The main problem I had is with filtering out the lane lines. I didn't use the S channel in HLS because I noticed that in the challenge video the saturation of the lane markings are not high enough to be thresholded. And in the harder_challenge video, some parts had the lane marking completely washed out by the bright sun, and I have no idea how to handle it. After all, I decided the best way is to rely primarily on Sobel edge detection, since that is how our eyes "see" the lanes. If our eyes can't see the lane markings (such as in the harder challenge), then the computer can't see either, and we just have to fall back perhaps to some extrapolation method -- maybe based on the other visible lane marking.
I came up with the idea of using CLAHE on the road surface to enhance the edges to help the edge detection. But even with that, the thresholds had to be carefully chosen to avoid detecting too much road noise. And instead of using a grayscale image, I decided to use the red channel, since both Yellow and White lane lines have strong red components. In the end it required a very fine balance of hyperparameter settings to detect lanes correctly just in the project video. In the challenge video my pipeline misdetects the center divider and road noise because those sometimes have stronger contrast/edges than the current lane. I did not pursue a solution for this.

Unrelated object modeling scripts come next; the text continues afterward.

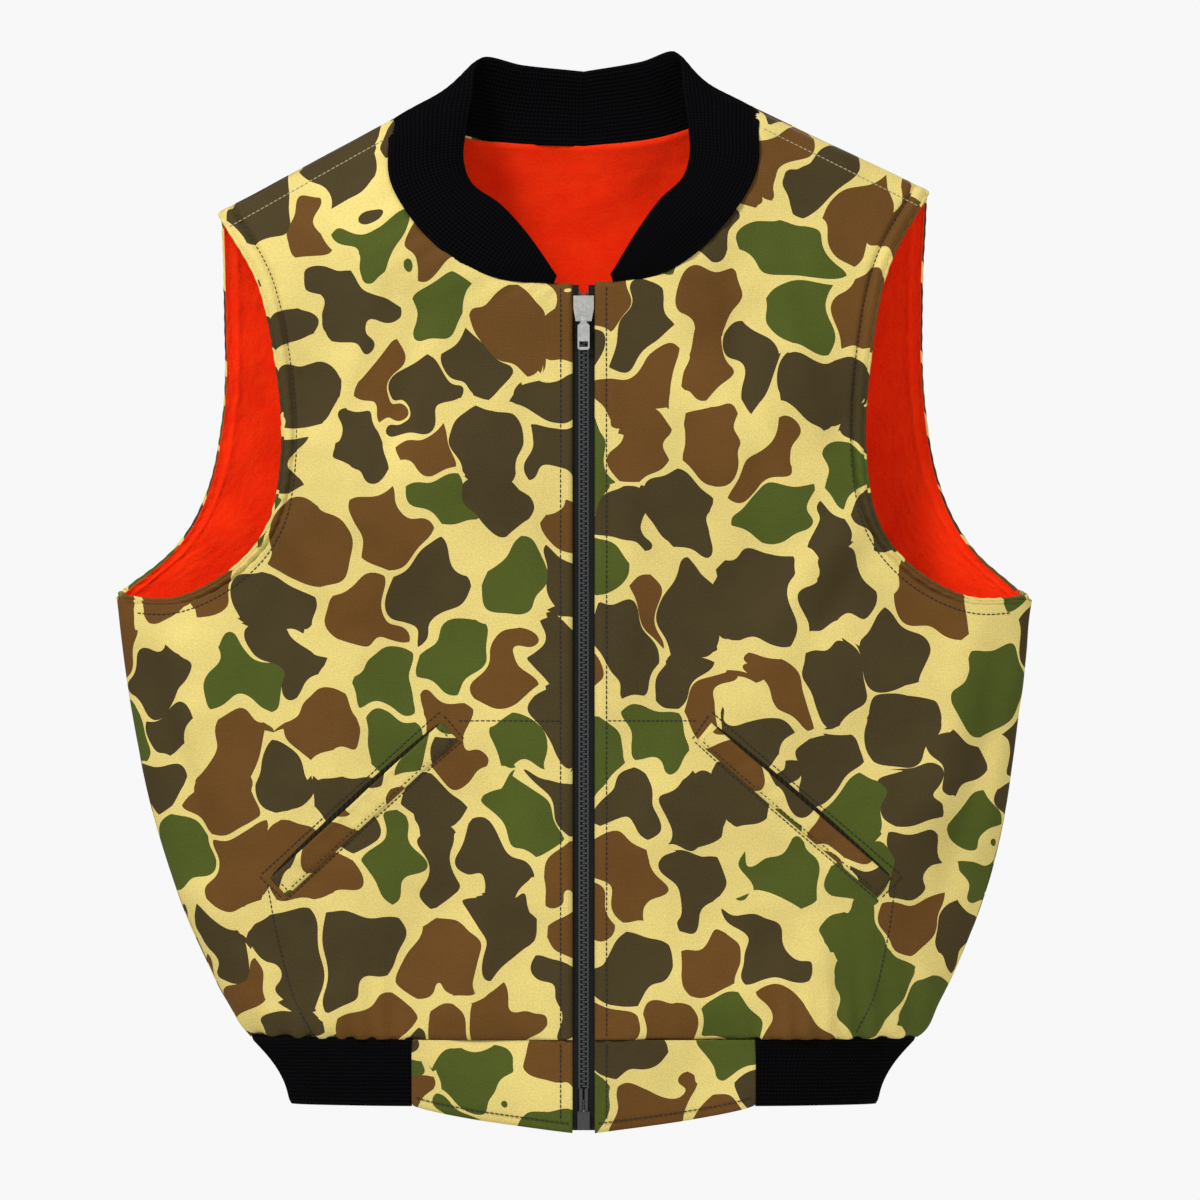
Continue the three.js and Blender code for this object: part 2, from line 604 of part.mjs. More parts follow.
// a cheek steps back above the pin, so that the lifted tab lies clear of it; drawn in Y and Z
function cheek(x0, x1) {
  const shape = new THREE.Shape();
  shape.moveTo(cheekBack, tabPivotZ - 1.2);
  shape.lineTo(cheekBack, crownTopZ);
  shape.lineTo(pivotY + 0.6, crownTopZ);
  shape.lineTo(pivotY + 0.6, tabPivotZ + 2.8);
  shape.lineTo(cheekFront, tabPivotZ + 0.9);
  shape.lineTo(cheekFront, tabPivotZ - 1.2);
  shape.closePath();
  const g = new THREE.ExtrudeGeometry(shape, { depth: x1 - x0, bevelEnabled: false });
  const [x, y, z] = [[1, 0, 0], [0, 1, 0], [0, 0, 1]].map((a) => new THREE.Vector3(...a));
  return solidOf(g.applyMatrix4(new THREE.Matrix4().makeBasis(y, z, x)).translate(x0, 0, 0));
}
const roofThickness = 0.6;
const crownRoof = solidOf(boxBetween(
  [-cheekInner - CROWN_CHEEK, cheekBack - roofThickness, tabPivotZ + 4],
  [cheekInner + CROWN_CHEEK, cheekBack, crownTopZ],
));
const crownPin = solidOf(new THREE.CylinderGeometry(
  TAB_PIVOT_RADIUS, TAB_PIVOT_RADIUS, 2 * cheekInner + CROWN_CHEEK, 16,
).rotateZ(Math.PI / 2).translate(0, pivotY, tabPivotZ));
add('slider_crown', fromSolid(
  cheek(-cheekInner - CROWN_CHEEK, -cheekInner).add(cheek(cheekInner, cheekInner + CROWN_CHEEK))
    .add(crownRoof).add(crownPin),
), nickel);

function pullTab() {
  const eye = 1.7;
  const shoulderZ = tabPivotZ - 3.2;
  const shape = new THREE.Shape();
  shape.moveTo(-TAB_NECK_HALF, tabPivotZ + eye);
  shape.lineTo(TAB_NECK_HALF, tabPivotZ + eye);
  shape.lineTo(TAB_NECK_HALF, shoulderZ);
  shape.lineTo(TAB_HALF_WIDTH, shoulderZ - 1.5);
  shape.lineTo(TAB_HALF_WIDTH, tabBottomZ + 1);
  shape.lineTo(TAB_HALF_WIDTH - 1, tabBottomZ);
  shape.lineTo(-TAB_HALF_WIDTH + 1, tabBottomZ);
  shape.lineTo(-TAB_HALF_WIDTH, tabBottomZ + 1);
  shape.lineTo(-TAB_HALF_WIDTH, shoulderZ - 1.5);
  shape.lineTo(-TAB_NECK_HALF, shoulderZ);
  shape.closePath();
  const [w, h] = TAB_WINDOW;
  const low = tabBottomZ + 1.8;
  const windowCut = boxBetween([-w / 2, pivotY - 3, low], [w / 2, pivotY + 3, low + h]);
  const eyeBarrel = new THREE.CylinderGeometry(eye, eye, 2 * TAB_NECK_HALF, 20)
    .rotateZ(Math.PI / 2).translate(0, pivotY, tabPivotZ);
  const eyeHole = new THREE.CylinderGeometry(TAB_EYE_RADIUS, TAB_EYE_RADIUS, 20, 16)
    .rotateZ(Math.PI / 2).translate(0, pivotY, tabPivotZ);
  return fromSolid(
    solidOf(plate(shape, TAB_THICKNESS, pivotY)).add(solidOf(eyeBarrel))
      .subtract(solidOf(windowCut)).subtract(solidOf(eyeHole)),
  );
}
add('pull_tab', pullTab(), nickel);

export default vest;
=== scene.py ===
"""Reversible hunting vest, camouflage side out, hanging by its shoulders.

Sizes are in millimetres and turned to metres when a mesh is made. "right" and "left" are the wearer's
sides, so the right front lies at -X. The zipped front faces -Y.
"""
import json
import math

import bpy
import numpy as np
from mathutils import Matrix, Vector
from mathutils.bvhtree import BVHTree


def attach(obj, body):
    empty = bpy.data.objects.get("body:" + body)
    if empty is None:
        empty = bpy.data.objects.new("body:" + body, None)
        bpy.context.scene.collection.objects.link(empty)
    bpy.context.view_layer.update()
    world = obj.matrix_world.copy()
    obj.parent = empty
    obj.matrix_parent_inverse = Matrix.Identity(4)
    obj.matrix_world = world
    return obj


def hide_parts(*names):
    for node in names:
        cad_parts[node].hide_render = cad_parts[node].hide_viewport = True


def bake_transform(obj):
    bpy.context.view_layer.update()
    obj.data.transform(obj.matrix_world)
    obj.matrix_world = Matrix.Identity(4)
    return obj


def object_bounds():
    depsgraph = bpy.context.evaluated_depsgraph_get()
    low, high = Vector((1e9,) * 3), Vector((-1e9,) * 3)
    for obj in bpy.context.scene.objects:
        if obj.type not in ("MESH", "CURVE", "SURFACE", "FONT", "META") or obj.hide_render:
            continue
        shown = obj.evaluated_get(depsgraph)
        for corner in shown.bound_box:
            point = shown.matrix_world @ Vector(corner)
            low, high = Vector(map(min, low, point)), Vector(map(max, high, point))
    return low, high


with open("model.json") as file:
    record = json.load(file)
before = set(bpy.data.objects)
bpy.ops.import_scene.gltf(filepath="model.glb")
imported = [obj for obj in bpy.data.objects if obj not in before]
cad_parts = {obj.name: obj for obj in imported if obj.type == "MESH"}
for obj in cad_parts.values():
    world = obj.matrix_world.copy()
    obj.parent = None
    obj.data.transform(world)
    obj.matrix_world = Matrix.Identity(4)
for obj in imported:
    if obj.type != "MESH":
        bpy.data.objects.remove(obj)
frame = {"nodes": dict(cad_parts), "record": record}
cad_low, cad_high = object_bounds()

MM = 0.001

# ---- camera, light and floor ----

VIEW_WIDTH = 774.0  # width of the picture at the vest
CAMERA_DISTANCE = 6000.0
VIEW_X = 10.6
VIEW_Z = -303.0
FLOOR_Z = -850.0


def linear(colour):
    """An sRGB hex colour as linear RGBA."""
    parts = [int(colour[i : i + 2], 16) / 255 for i in (1, 3, 5)]
    return [c / 12.92 if c <= 0.04045 else ((c + 0.055) / 1.055) ** 2.4 for c in parts] + [1.0]


def make_camera():
    data = bpy.data.cameras.new("camera")
    data.sensor_width = 36.0
    data.lens = data.sensor_width * CAMERA_DISTANCE / VIEW_WIDTH
    data.clip_end = 50.0
    camera = bpy.data.objects.new("camera", data)
    front = cad_low.y / MM
    camera.location = Vector((VIEW_X, front - CAMERA_DISTANCE, VIEW_Z)) * MM
    camera.rotation_euler = (math.pi / 2, 0, 0)
    bpy.context.scene.collection.objects.link(camera)
    bpy.context.scene.camera = camera


def make_lamp(name, place, size, power):
    data = bpy.data.lights.new(name, "AREA")
    data.shape = "DISK"
    data.size = size
    data.energy = power
    lamp = bpy.data.objects.new(name, data)
    lamp.location = place
    aim = Vector((0, 0, VIEW_Z * MM)) - Vector(place)
    lamp.rotation_euler = aim.to_track_quat("-Z", "Y").to_euler()
    bpy.context.scene.collection.objects.link(lamp)


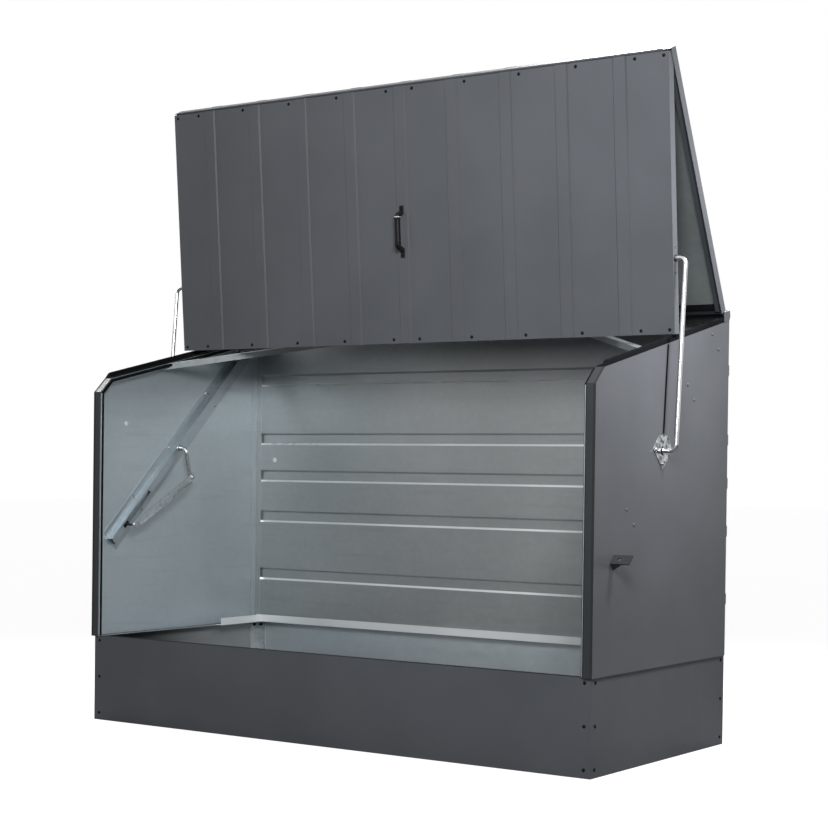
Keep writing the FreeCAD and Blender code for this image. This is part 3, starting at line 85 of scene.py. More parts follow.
class Wire:
    """Output of a shader node; arithmetic on it adds Math nodes."""

    def __init__(self, graph: "Graph", socket: bpy.types.NodeSocket) -> None:
        """Keep the node tree and the socket."""
        self.graph = graph
        self.socket = socket

    def _math(self, operation: str, first: "Wire | float", second: "Wire | float") -> "Wire":
        """Add one Math node."""
        return self.graph.node("ShaderNodeMath", {"operation": operation}, {0: first, 1: second})

    def __add__(self, other: "Wire | float") -> "Wire":
        """Sum."""
        return self._math("ADD", self, other)

    def __radd__(self, other: float) -> "Wire":
        """Sum with a number on the left."""
        return self._math("ADD", other, self)

    def __sub__(self, other: "Wire | float") -> "Wire":
        """Difference."""
        return self._math("SUBTRACT", self, other)

    def __rsub__(self, other: float) -> "Wire":
        """Difference from a number."""
        return self._math("SUBTRACT", other, self)

    def __mul__(self, other: "Wire | float") -> "Wire":
        """Product."""
        return self._math("MULTIPLY", self, other)

    def __rmul__(self, other: float) -> "Wire":
        """Product with a number on the left."""
        return self._math("MULTIPLY", other, self)

    def __gt__(self, other: "Wire | float") -> "Wire":
        """One where this is greater, else zero."""
        return self._math("GREATER_THAN", self, other)

    def __lt__(self, other: "Wire | float") -> "Wire":
        """One where this is less, else zero."""
        return self._math("LESS_THAN", self, other)

    def either(self, other: "Wire | float") -> "Wire":
        """The greater of the two."""
        return self._math("MAXIMUM", self, other)

    def between(self, low: float, high: float) -> "Wire":
        """Stretch a range to 0 to 1, with its ends rounded.

        Args:
            low: Value that becomes 0.
            high: Value that becomes 1.

        Returns:
            The stretched value.
        """
        settings = {"interpolation_type": "SMOOTHSTEP"}
        return self.graph.node("ShaderNodeMapRange", settings,
                               {"Value": self, "From Min": low, "From Max": high})


class Graph:
    """Node tree that is built up node by node."""

    def __init__(self, tree: bpy.types.NodeTree) -> None:
        """Keep the tree and empty it."""
        self.tree = tree
        self.tree.nodes.clear()

    def feed(self, socket: bpy.types.NodeSocket, value: Value) -> None:
        """Link a wire to a socket, or set the socket's own value.

        Args:
            socket: Socket that gets the value.
            value: Wire, number, vector or colour.
        """
        if isinstance(value, Wire):
            self.tree.links.new(value.socket, socket)
        elif socket.type == "RGBA":
            socket.default_value = (*value, 1.0)
        else:
            socket.default_value = value

    def node(self, kind: str, settings: dict[str, str] | None = None,
             inputs: dict[str | int, Value] | None = None, output: str | int = 0) -> Wire:
        """Add a node.

        Args:
            kind: Type of the node.
            settings: Properties of the node, set first.
            inputs: Value or wire of each socket, by name or number.
            output: Socket that is returned.

        Returns:
            The chosen output.
        """
        made = self.tree.nodes.new(kind)
        for key, setting in (settings or {}).items():
            setattr(made, key, setting)
        for key, value in (inputs or {}).items():
            self.feed(made.inputs[key], value)
        return Wire(self, made.outputs[output])

    def place(self) -> Wire:
        """Position in the object's own coordinates."""
        return self.node("ShaderNodeTexCoord", output="Object")

    def facing(self) -> Wire:
        """Surface normal in the object's own coordinates."""
        return self.node("ShaderNodeTexCoord", output="Normal")

    def part(self, vector: Wire, axis: Axis) -> Wire:
        """One component of a vector."""
        return self.node("ShaderNodeSeparateXYZ", inputs={0: vector}, output=axis.value)

    def stretched(self, scale: Triple) -> Wire:
        """Position in the object's own coordinates, times a factor along each axis."""
        return self.node("ShaderNodeMapping", inputs={"Vector": self.place(), "Scale": scale})

    def noise(self, where: Wire, scale: float, detail: float = 2.0) -> Wire:
        """Noise from 0 to 1."""
        return self.node("ShaderNodeTexNoise", inputs={
            "Vector": where, "Scale": scale, "Detail": detail}, output="Fac")

    def blend(self, factor: Value, first: Value, second: Value) -> Wire:
        """Mix of two colours."""
        return self.node("ShaderNodeMix", {"data_type": "RGBA"}, {0: factor, 6: first, 7: second}, 2)

    def blend_value(self, factor: Value, first: Value, second: Value) -> Wire:
        """Mix of two numbers."""
        return self.node("ShaderNodeMix", {"data_type": "FLOAT"}, {0: factor, 2: first, 3: second}, 0)


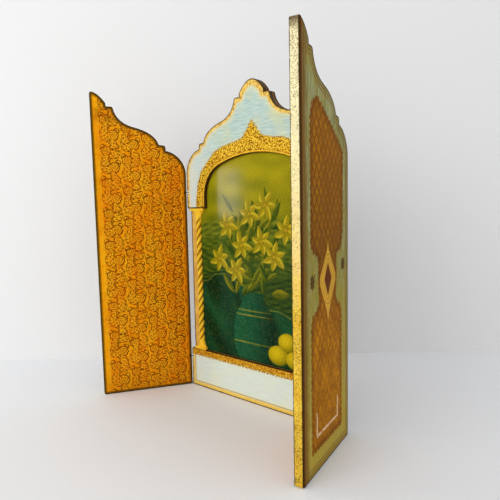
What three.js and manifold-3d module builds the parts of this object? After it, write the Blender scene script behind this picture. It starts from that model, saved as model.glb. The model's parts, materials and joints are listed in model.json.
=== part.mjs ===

I had a few ideas to improve the pipeline overall, such as performing a histogram on the Sobel gradient direction to filter out noise, but it didn't work out. And I experimented with using an increasing margin when doing window-template convolution, since we expect more variability in the upper layers due to perspective warping amplifying movements further away. These experiments were instructive, but didn't result in quantifiable improvements, so I did not end up using them.